DIRECTIONS FOR THIS TASK:
Below are some records. Reproduce them exactly from their first line through the line with "mirrored(section, turned), tape_weave)", inclusive.

☆ ☆ ☆

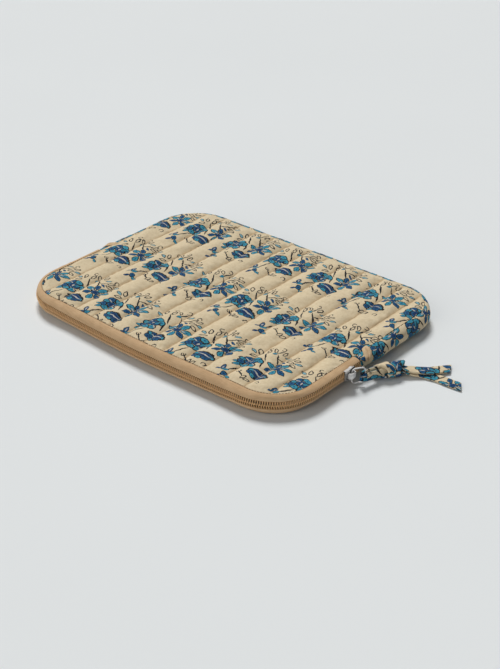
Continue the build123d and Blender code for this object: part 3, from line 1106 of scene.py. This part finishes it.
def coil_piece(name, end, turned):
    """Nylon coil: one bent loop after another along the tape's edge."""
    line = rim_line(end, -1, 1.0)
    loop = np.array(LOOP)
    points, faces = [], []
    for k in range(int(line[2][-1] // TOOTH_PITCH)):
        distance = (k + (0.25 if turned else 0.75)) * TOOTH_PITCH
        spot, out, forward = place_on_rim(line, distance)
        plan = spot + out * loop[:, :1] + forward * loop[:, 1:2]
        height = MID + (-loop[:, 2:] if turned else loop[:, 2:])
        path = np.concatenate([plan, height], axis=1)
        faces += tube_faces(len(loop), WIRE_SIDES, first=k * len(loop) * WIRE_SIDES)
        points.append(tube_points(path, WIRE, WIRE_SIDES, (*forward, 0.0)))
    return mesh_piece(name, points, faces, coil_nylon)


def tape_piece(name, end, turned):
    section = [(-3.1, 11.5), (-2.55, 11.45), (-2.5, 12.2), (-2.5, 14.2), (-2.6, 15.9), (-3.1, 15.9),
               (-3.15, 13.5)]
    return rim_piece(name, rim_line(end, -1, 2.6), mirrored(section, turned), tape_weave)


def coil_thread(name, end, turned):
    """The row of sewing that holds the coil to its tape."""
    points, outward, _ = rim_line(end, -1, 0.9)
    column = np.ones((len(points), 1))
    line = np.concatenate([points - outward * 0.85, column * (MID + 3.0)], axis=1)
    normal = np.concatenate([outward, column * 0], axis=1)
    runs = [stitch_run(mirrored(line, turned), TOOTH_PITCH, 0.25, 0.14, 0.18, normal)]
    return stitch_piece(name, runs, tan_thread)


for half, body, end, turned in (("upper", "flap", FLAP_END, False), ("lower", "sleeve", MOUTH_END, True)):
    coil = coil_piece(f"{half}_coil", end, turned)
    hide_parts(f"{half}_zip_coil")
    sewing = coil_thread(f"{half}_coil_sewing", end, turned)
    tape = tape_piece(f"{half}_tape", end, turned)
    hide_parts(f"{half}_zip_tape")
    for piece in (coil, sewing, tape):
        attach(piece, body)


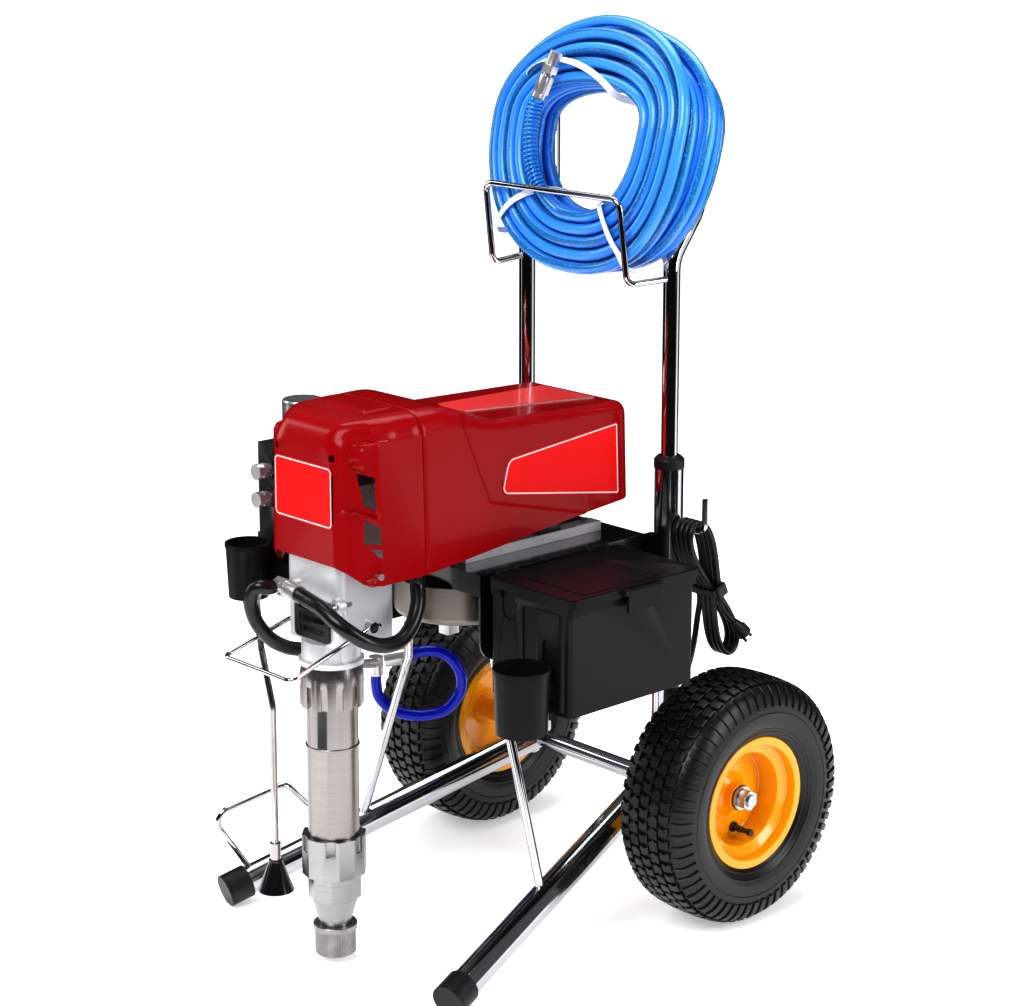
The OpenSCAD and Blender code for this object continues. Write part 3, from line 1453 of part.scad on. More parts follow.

☆ ☆ ☆

RESPONSE FOR THIS EXERCISE:
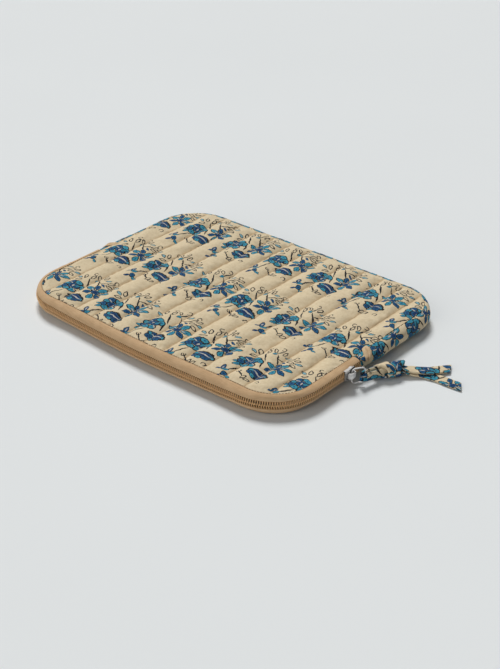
Continue the build123d and Blender code for this object: part 3, from line 1106 of scene.py. This part finishes it.
def coil_piece(name, end, turned):
    """Nylon coil: one bent loop after another along the tape's edge."""
    line = rim_line(end, -1, 1.0)
    loop = np.array(LOOP)
    points, faces = [], []
    for k in range(int(line[2][-1] // TOOTH_PITCH)):
        distance = (k + (0.25 if turned else 0.75)) * TOOTH_PITCH
        spot, out, forward = place_on_rim(line, distance)
        plan = spot + out * loop[:, :1] + forward * loop[:, 1:2]
        height = MID + (-loop[:, 2:] if turned else loop[:, 2:])
        path = np.concatenate([plan, height], axis=1)
        faces += tube_faces(len(loop), WIRE_SIDES, first=k * len(loop) * WIRE_SIDES)
        points.append(tube_points(path, WIRE, WIRE_SIDES, (*forward, 0.0)))
    return mesh_piece(name, points, faces, coil_nylon)


def tape_piece(name, end, turned):
    section = [(-3.1, 11.5), (-2.55, 11.45), (-2.5, 12.2), (-2.5, 14.2), (-2.6, 15.9), (-3.1, 15.9),
               (-3.15, 13.5)]
    return rim_piece(name, rim_line(end, -1, 2.6), mirrored(section, turned), tape_weave)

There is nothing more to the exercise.